**WORK TO COMPLETE:** Can the data below be set down again exactly, line for line?
──────── RAW DATA
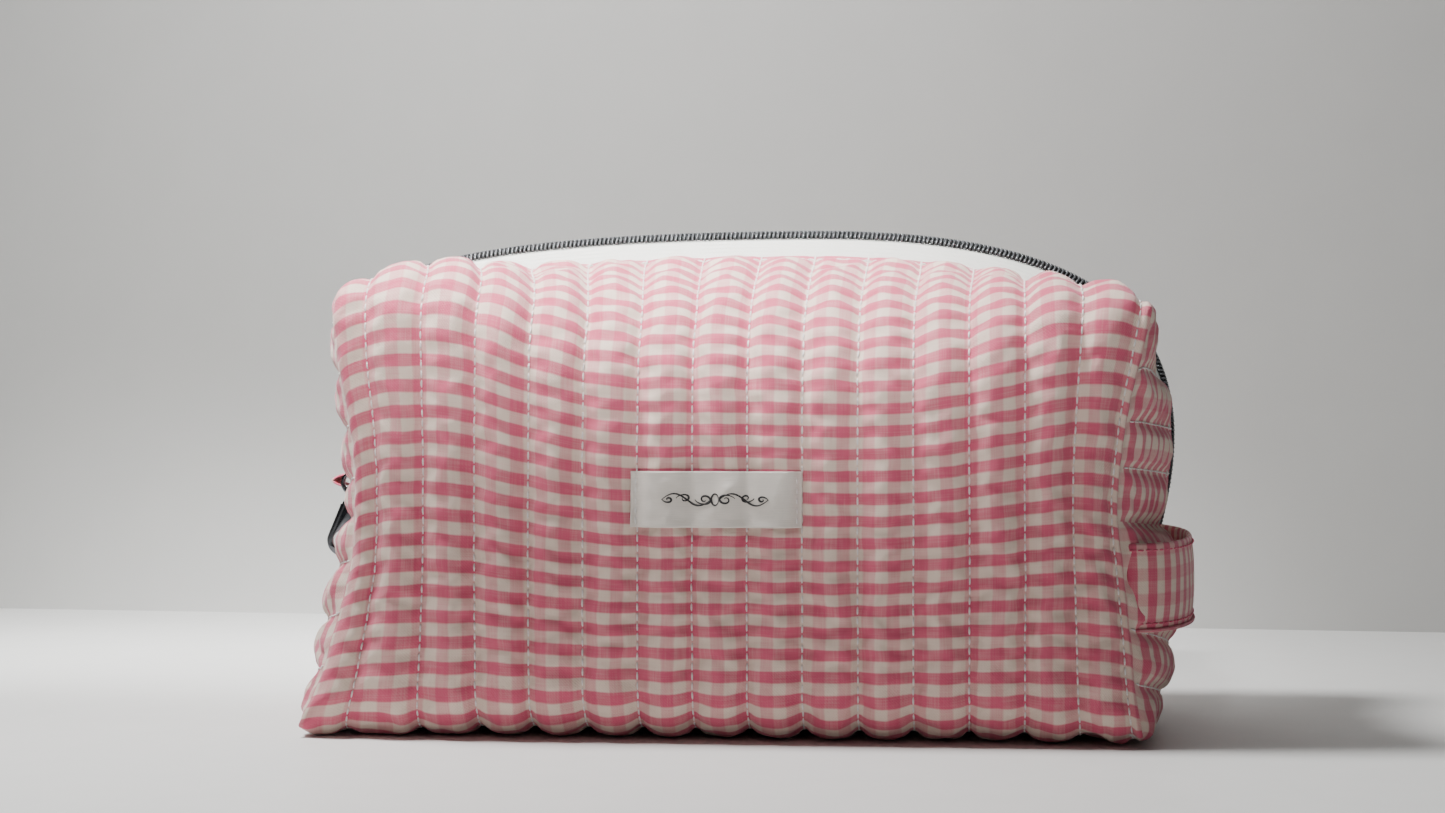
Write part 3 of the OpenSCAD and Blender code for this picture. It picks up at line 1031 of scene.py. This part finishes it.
# ---- stitches ----
def stitch_shape(span, thick):
    """One stitch along X: a short thread that dips into the cloth at both ends."""
    deselect()
    bpy.ops.mesh.primitive_cylinder_add(
        vertices=6, radius=thick / 2, depth=span, rotation=(0, math.pi / 2, 0)
    )
    stitch = apply_place(bpy.context.object)
    bpy.ops.object.mode_set(mode="EDIT")
    for cut in (span * 0.2, -span * 0.2):
        bpy.ops.mesh.select_all(action="SELECT")
        bpy.ops.mesh.bisect(plane_co=(cut, 0, 0), plane_no=(1, 0, 0))
    bpy.ops.object.mode_set(mode="OBJECT")
    found = places(stitch)
    share = np.abs(found[:, 0]) / (span / 2)
    found[:, 1:] *= (1 - 0.45 * share[:, None] ** 3)
    found[:, 2] += thick * 0.45 * (1 - share**2)
    faces = [tuple(p.vertices) for p in stitch.data.polygons]
    bpy.data.objects.remove(stitch)
    return found, faces


def row_of_stitches(name, routes, span=None, pitch=None):
    """Stitches along routes; a route is a line of points and the outward direction at each."""
    size = sizes()
    span = span or size.stitch_length
    pitch = pitch or size.stitch_pitch
    shape, shape_faces = stitch_shape(span, size.stitch_thickness)
    corners, faces, start = [], [], 0
    for line, out in routes:
        gaps = np.linalg.norm(np.diff(line, axis=0), axis=1)
        far = np.concatenate([[0], np.cumsum(gaps)])
        for s in np.arange(pitch * 0.7, far[-1] - pitch * 0.4, pitch):
            first, last, up = (
                np.array([np.interp(s + d, far, field[:, i]) for i in range(3)])
                for d, field in ((-span / 2, line), (span / 2, line), (0.0, out))
            )
            way = last - first
            way /= np.linalg.norm(way)
            across = np.cross(up, way)
            across /= np.linalg.norm(across)
            up = np.cross(way, across)
            corners.append((first + last) / 2 + shape @ np.stack([way, across, up]))
            faces += [tuple(start + i for i in f) for f in shape_faces]
            start += len(shape)
    return new_piece(name, np.vstack(corners), faces)


def quilt_routes(piece, walls, half):
    """The quilting lines of one half as they lie on the finished cloth."""
    found, out = places(piece), normals(piece)
    main, *patches = [index for index_half, index, _ in walls.places_of if index_half == half]
    lines = [main[c] for c in walls.line_columns] + [main[:, walls.parts.lip]]
    keys = [(-1, "upper"), (-1, "lower"), (1, "upper"), (1, "lower")]
    for index, key in zip(patches, keys):
        lines += [index[round(share * walls.parts.half)] for share in END_LINES[key]]
        if key[1] == "upper":
            lines.append(index[:, walls.parts.lip])
    return [(found[line], out[line]) for line in lines]


# ---- tapes and coils ----
def tape_piece(side, name):
    """One zip tape: a woven strip under the wall's edge, with its own thickness."""
    s = np.arange(WAY.start, WAY.finish, 0.0022)
    reach = np.linspace(0, 1, 7)
    width = WAY.tape(s) + 0.0035
    q = 0.0016 + reach[None] * (width[:, None] - 0.0016)
    grid = WAY.across(np.repeat(s[:, None], len(reach), 1), q, side, lift=-0.0009)
    _, out = WAY.at(s)
    sink = np.clip(q - WAY.tape(s)[:, None] + 0.0012, 0, None) * 0.9
    grid[..., 0] -= out[:, 0:1] * sink
    grid[..., 2] -= out[:, 1:2] * sink
    cloth = np.stack(np.broadcast_arrays(s[:, None], q), -1)
    piece = sheet_grid(name, grid, cloth, side < 0)
    add_modifier(piece, "SOLIDIFY", thickness=0.0005, offset=-1.0)
    return piece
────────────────
**SOLVED PROBLEM:**
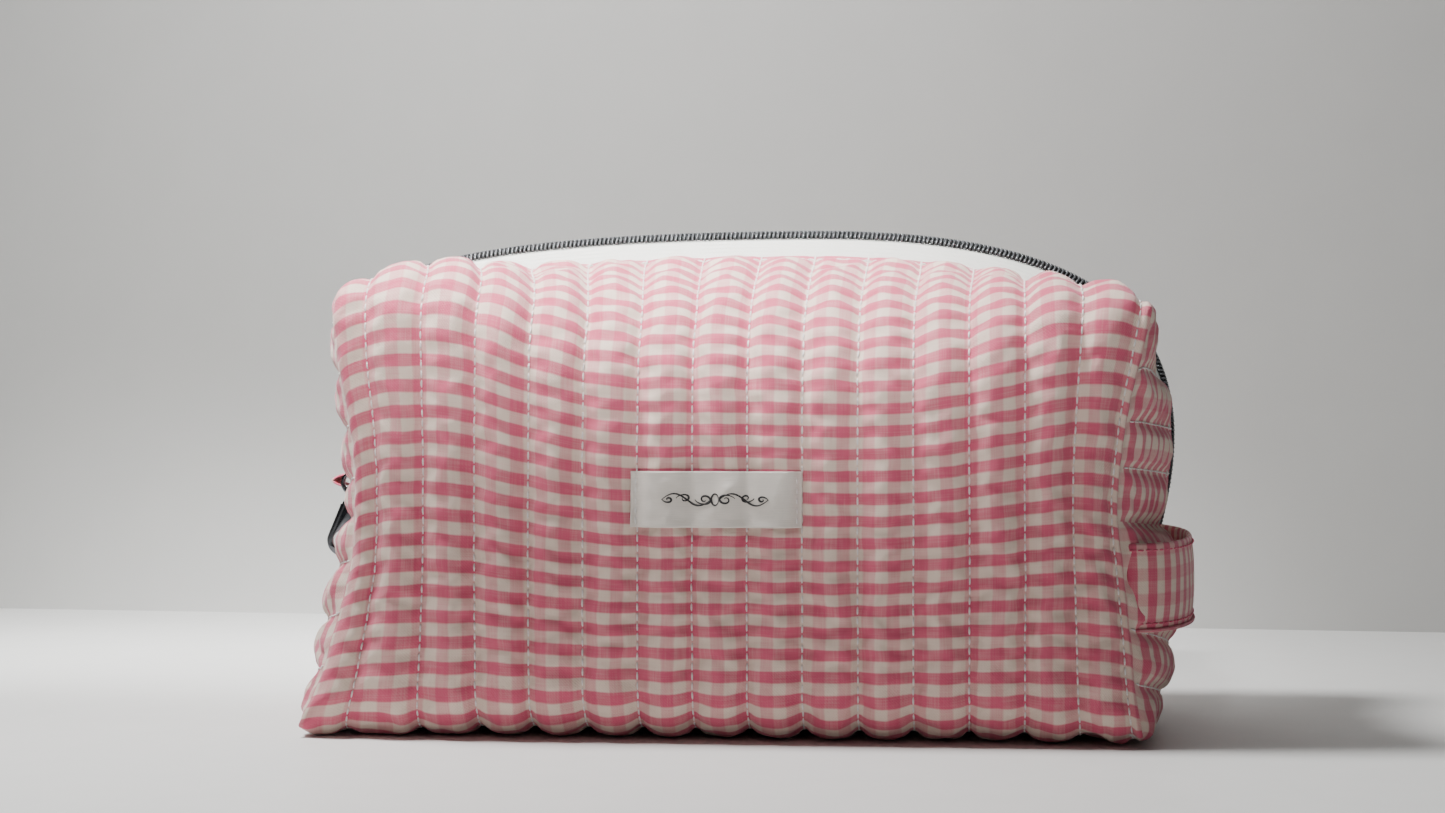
Write part 3 of the OpenSCAD and Blender code for this picture. It picks up at line 1031 of scene.py. This part finishes it.
# ---- stitches ----
def stitch_shape(span, thick):
    """One stitch along X: a short thread that dips into the cloth at both ends."""
    deselect()
    bpy.ops.mesh.primitive_cylinder_add(
        vertices=6, radius=thick / 2, depth=span, rotation=(0, math.pi / 2, 0)
    )
    stitch = apply_place(bpy.context.object)
    bpy.ops.object.mode_set(mode="EDIT")
    for cut in (span * 0.2, -span * 0.2):
        bpy.ops.mesh.select_all(action="SELECT")
        bpy.ops.mesh.bisect(plane_co=(cut, 0, 0), plane_no=(1, 0, 0))
    bpy.ops.object.mode_set(mode="OBJECT")
    found = places(stitch)
    share = np.abs(found[:, 0]) / (span / 2)
    found[:, 1:] *= (1 - 0.45 * share[:, None] ** 3)
    found[:, 2] += thick * 0.45 * (1 - share**2)
    faces = [tuple(p.vertices) for p in stitch.data.polygons]
    bpy.data.objects.remove(stitch)
    return found, faces


def row_of_stitches(name, routes, span=None, pitch=None):
    """Stitches along routes; a route is a line of points and the outward direction at each."""
    size = sizes()
    span = span or size.stitch_length
    pitch = pitch or size.stitch_pitch
    shape, shape_faces = stitch_shape(span, size.stitch_thickness)
    corners, faces, start = [], [], 0
    for line, out in routes:
        gaps = np.linalg.norm(np.diff(line, axis=0), axis=1)
        far = np.concatenate([[0], np.cumsum(gaps)])
        for s in np.arange(pitch * 0.7, far[-1] - pitch * 0.4, pitch):
            first, last, up = (
                np.array([np.interp(s + d, far, field[:, i]) for i in range(3)])
                for d, field in ((-span / 2, line), (span / 2, line), (0.0, out))
            )
            way = last - first
            way /= np.linalg.norm(way)
            across = np.cross(up, way)
            across /= np.linalg.norm(across)
            up = np.cross(way, across)
            corners.append((first + last) / 2 + shape @ np.stack([way, across, up]))
            faces += [tuple(start + i for i in f) for f in shape_faces]
            start += len(shape)
    return new_piece(name, np.vstack(corners), faces)


def quilt_routes(piece, walls, half):
    """The quilting lines of one half as they lie on the finished cloth."""
    found, out = places(piece), normals(piece)
    main, *patches = [index for index_half, index, _ in walls.places_of if index_half == half]
    lines = [main[c] for c in walls.line_columns] + [main[:, walls.parts.lip]]
    keys = [(-1, "upper"), (-1, "lower"), (1, "upper"), (1, "lower")]
    for index, key in zip(patches, keys):
        lines += [index[round(share * walls.parts.half)] for share in END_LINES[key]]
        if key[1] == "upper":
            lines.append(index[:, walls.parts.lip])
    return [(found[line], out[line]) for line in lines]


# ---- tapes and coils ----
def tape_piece(side, name):
    """One zip tape: a woven strip under the wall's edge, with its own thickness."""
    s = np.arange(WAY.start, WAY.finish, 0.0022)
    reach = np.linspace(0, 1, 7)
    width = WAY.tape(s) + 0.0035
    q = 0.0016 + reach[None] * (width[:, None] - 0.0016)
    grid = WAY.across(np.repeat(s[:, None], len(reach), 1), q, side, lift=-0.0009)
    _, out = WAY.at(s)
    sink = np.clip(q - WAY.tape(s)[:, None] + 0.0012, 0, None) * 0.9
    grid[..., 0] -= out[:, 0:1] * sink
    grid[..., 2] -= out[:, 1:2] * sink
    cloth = np.stack(np.broadcast_arrays(s[:, None], q), -1)
    piece = sheet_grid(name, grid, cloth, side < 0)
    add_modifier(piece, "SOLIDIFY", thickness=0.0005, offset=-1.0)
    return piece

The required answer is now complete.